Our team didn't want to lose any game, but they did. Now, they have a chance to refocus on what brought them to this place. Against Ohio State, they had only an unbeaten record to play for. As OSU crept closer in the second half of Sunday's game, it was easy to see we were playing not to lose rather than to win. That is what happens when selfishness, greed and fear replaces teamwork and shared purpose. It was a one-time glitch.
Now, we know the trap we can enter if we are not focused clearly on our goals. Now, we remember the attitudes and behaviors that gave us our first 29 wins because we can contrast them with our recent loss. Now, we are reminded that we don't want to face losing again without giving our best effort. It is indeed likely our loss has been a blessing in disguise. We will be stronger for it.
So, even if you insist on a belief in superstitions and jinxes as a way of coping with the ups and downs of human existence, then see the Sports Illustrated cover story on the Illini as a gift of major proportions. It not only gave us great publicity, it also gave us an opportunity to learn lessons that will help us be stronger in the upcoming NCAA Championships, where our goals are lofty.

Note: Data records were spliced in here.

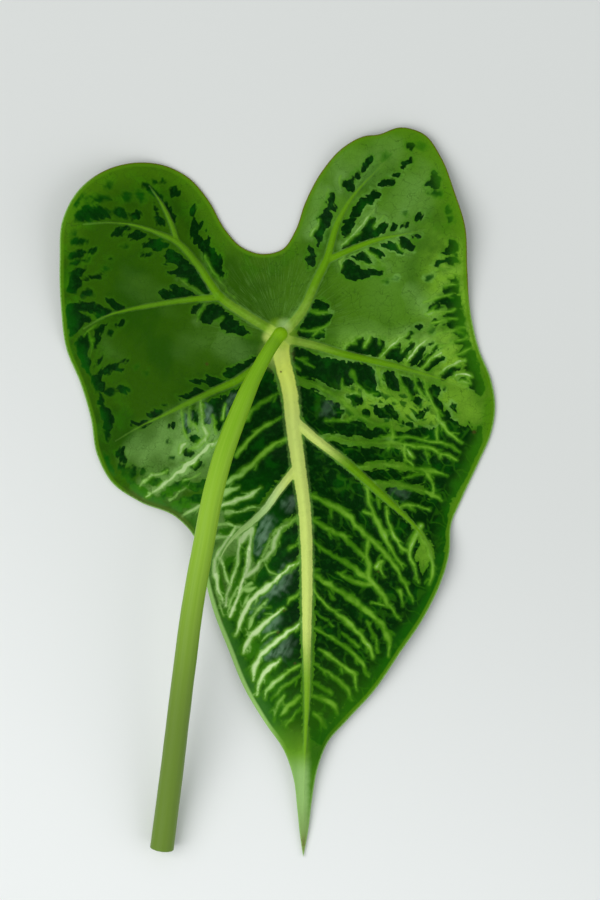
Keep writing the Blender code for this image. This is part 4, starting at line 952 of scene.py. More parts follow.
# %% The height of the sheet
# Places along the leaf, each with the height of the midrib there, or with how steeply the sides fall from it.
MIDDLE_HEIGHT = [(60, 0.0), (19, 0.0), (1, 0.0), (-18, 2.3), (-48, 7.6), (-80, 5.2), (-100, 2.0), (-116, 0.0)]
SIDE_FALL = [
    (60, -0.15), (32, -0.16), (12, -0.10), (-2, -0.01), (-20, 0.08), (-45, 0.22), (-80, 0.30), (-116, 0.1),
]
FOLD_ROUNDING = 7.0
QUILT_DEPTH = 1.1
QUILT_REACH = 9.0
# How many waves go round the leaf, where they start and how high they are.
RIPPLES = [(5, 0.6, 0.9), (8, 2.1, 0.55), (13, 4.0, 0.3)]
RIPPLE_CENTRE = (0.0, -14.0)
RIPPLE_REACH = 50.0
RIPPLE_LIMIT = 1.2
THICKNESS = 0.7
TOUCH = 0.25


def smooth_value(table, at):
    """A value read from a short table of (place, value) pairs, eased between them."""
    places, values = (np.array(column, float) for column in zip(*sorted(table)))
    return eased_between(places, values, at)


def lie_of_blade(points, field):
    """The height of the underside of the sheet above what it lies on."""
    x, y = points[:, 0], points[:, 1]
    midrib = rib_lines[0][::-1]
    from_middle = x - np.interp(y, midrib[:, 1], midrib[:, 0])
    fall = np.sqrt(from_middle**2 + FOLD_ROUNDING**2) - FOLD_ROUNDING
    height = smooth_value(MIDDLE_HEIGHT, y) - smooth_value(SIDE_FALL, y) * fall
    reach = np.hypot(x - RIPPLE_CENTRE[0], y - RIPPLE_CENTRE[1]) / RIPPLE_REACH
    turn = np.arctan2(y - RIPPLE_CENTRE[1], x - RIPPLE_CENTRE[0])
    for waves, phase, rise in RIPPLES:
        height += rise * np.sin(waves * turn + phase) * np.clip(reach, 0.0, RIPPLE_LIMIT) ** 3
    height -= QUILT_DEPTH * smoothstep(0.0, QUILT_REACH, field["rib_away"])
    return (height + np.sqrt(height**2 + TOUCH**2)) / 2


print("the midrib's underside stands up to", max(rise for _, rise in MIDDLE_HEIGHT), "mm high")

# %% [markdown]
# The blade.
# Its two faces are separate sheets of triangles that share the margin. The ribbed face is cut fine enough to
# carry the side veins as real relief; the other one is plain and coarser. A triangulation that keeps to given
# lines puts edges along every rib, so their flanks stay crisp. A grid of squares would make stairs there.

# %% Two sheets sewn at the margin
UNDERSIDE_STEP = 0.39
FACE_STEP = 0.85
# Where the guides beside a rib run, in its half widths.
SHOULDERS = (-1.4, -0.9, -0.4, 0.0, 0.4, 0.9, 1.4)
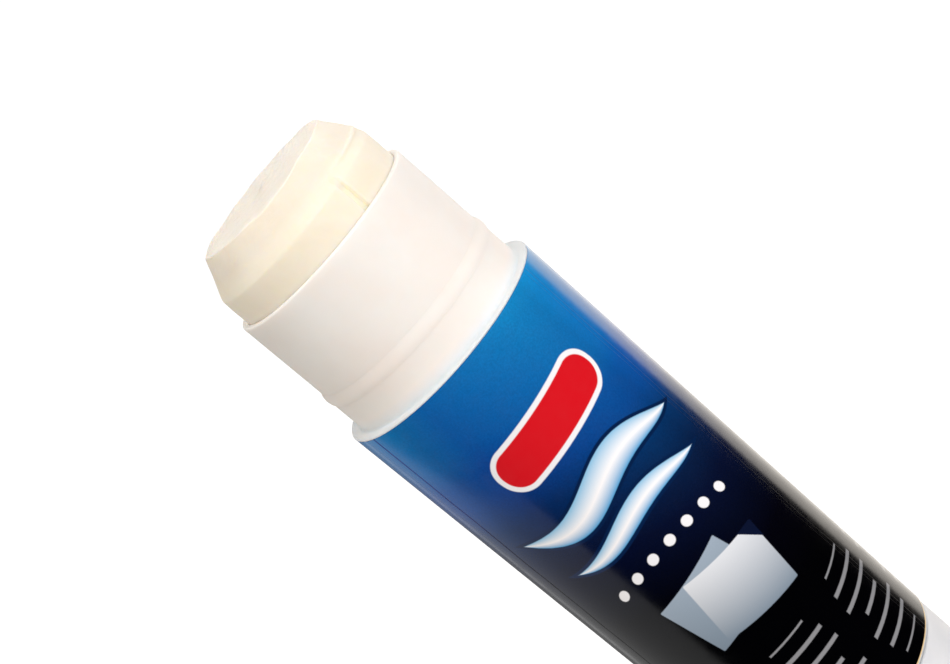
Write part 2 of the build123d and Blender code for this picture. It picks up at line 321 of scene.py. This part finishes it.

# Painted shade and light across the stick, from one place to another and from one value to another: how
# much sooner the blend comes as painted shade, how far along the painted shade deepens, and factors for
# the painted light at its sides and for the painted shade at its far right
INK_PAINTED_SHADE_LEAN = (-5.5, 6.0, -4.0, 0.0)
INK_PAINTED_SHADE_SPAN = (-10.0, 6.0, 0.0, 1.0)
INK_PAINTED_LIGHT_SIDES = (9.0, 10.6, 1.0, 1.28)
INK_PAINTED_SHADE_RIGHT = (11.3, 11.9, 1.0, 0.78)


def film_ink_with_painted_shade(tree, place, across, up):
    """The ink's blend from blue to black, with painted shade and light across it. As painted shade, the blend
    comes up to 4 mm sooner towards the stick's left, and is deepest half way there. As painted light, it
    runs lighter towards both sides of the front, and painted shade makes that less so at the far right."""
    # Painted shade: the blend comes sooner towards the stick's left
    painted_lean = add(tree, "MapRange", (across, *INK_PAINTED_SHADE_LEAN))
    leaning = add(tree, "Math", (up, painted_lean), operation="ADD")
    depth = add(tree, "MapRange", (leaning, 0.0, -BLEND_LENGTH, 0.0, 1.0))
    ink = add(tree, "ValToRGB", (depth,), stops=[(down / BLEND_LENGTH, colour) for down, colour in INK_BLEND])
    # Painted shade deepest half way to the left, painted light at both sides, painted shade at the far right
    shade_span = add(tree, "MapRange", (across, *INK_PAINTED_SHADE_SPAN))
    painted_shade = add(tree, "ValToRGB", (shade_span,), stops=((0.0, "#FFFFFF"), (0.26, "#B0DAF4"), (1.0, "#FFFFFF")))
    painted_light = add(tree, "MapRange", (add(tree, "Math", (across,), operation="ABSOLUTE"), *INK_PAINTED_LIGHT_SIDES))
    painted_dimming = add(tree, "MapRange", (across, *INK_PAINTED_SHADE_RIGHT))
    # Ink lies a little unevenly: specks 0.2 mm wide, coarser than the print's real screen so that they show
    specks = add(tree, "TexNoise", {"Vector": place, "Scale": 5.0, "Detail": 2.0})
    density = add(tree, "MapRange", (specks, 0.3, 0.7, 0.9, 1.1))
    for factor in (painted_shade, painted_light, painted_dimming, density):
        ink = add(tree, "VectorMath", (ink, factor), operation="MULTIPLY")
    return ink


# Places on the film are distances round it from its front and up from its top edge. A motif's reach is how
# far a point lies outside it, and its painted edge is softened by this much each way.
EDGE_SOFT = 0.06


def painted(tree, under, reach, colour, grow=0.0, soft=EDGE_SOFT):
    """Lays a colour over what is under it wherever the reach is below the given growth."""
    cover = add(tree, "MapRange", (reach, grow + soft, grow - soft, 0.0, 1.0))
    return add(tree, "MixRGB", (cover, under, colour))


def bar_reach(tree, point, middle, half, tilt, corner):
    """How far a point of the film lies outside a tilted bar with round corners, in millimetres: the length
    of what its offsets exceed the bar's half sides by, less the corner's radius. Also gives the offsets."""
    placing = {"Vector": point, "Location": (*middle, 0.0), "Rotation": (0, 0, math.radians(tilt))}
    turned = add(tree, "Mapping", placing, vector_type="TEXTURE")
    offset = add(tree, "VectorMath", (turned,), operation="ABSOLUTE")
    sides = (half[0] - corner, half[1] - corner, 1.0)
    excess = add(tree, "VectorMath", (offset, sides), operation="SUBTRACT")
    excess = add(tree, "VectorMath", (excess, (0.0, 0.0, 0.0)), operation="MAXIMUM")
    length = add(tree, "VectorMath", (excess,), operation="LENGTH").outputs["Value"]
    return add(tree, "Math", (length, corner), operation="SUBTRACT"), turned


# Bar: its middle, half sides, tilt in degrees, corner radius and the width of its edge
BAR_MIDDLE = (1.2, -10.6)
BAR_HALF = (7.6, 2.2)
BAR_TILT = 6.0
BAR_CORNER = 2.1
BAR_EDGE = 0.55


def red_bar(tree, under, point):
    """A blank red bar with a white edge."""
    reach, _ = bar_reach(tree, point, BAR_MIDDLE, BAR_HALF, BAR_TILT, BAR_CORNER)
    under = painted(tree, under, reach, "#F4F6F8", grow=BAR_EDGE)
    return painted(tree, under, reach, "#D8121F")


# Ribbons: level, swing, phase, half width and half length of each. Then how many radians of wave to the
# millimetre, and the width of their edge.
RIBBONS = ((-18.6, 1.1, 0.4, 1.9, 11.5), (-23.4, 0.9, 0.9, 1.25, 9.5))
RIBBON_WAVE = 0.33
RIBBON_EDGE = 0.4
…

Personally, I am appalled that Sports Illustrated took so long to recognize us in the first place. We have captured the hearts and minds of both Illini and non-Illini fans all over the world from the beginning of the season until now. We should have been on the cover long ago. But just a few weeks ago, the best they could do was place a picture of Dee, Deron and Luther just inside the front cover. Shame on them! How many stories are more glorious than our own, this once-in-a-lifetime season?
We have a wonderful team. If they play in a unified way at a high level of intensity and focus, they will continue to make us proud. And they will go down in history as one of the best groups of young men ever to play the game of basketball. No jinx can change that. Period.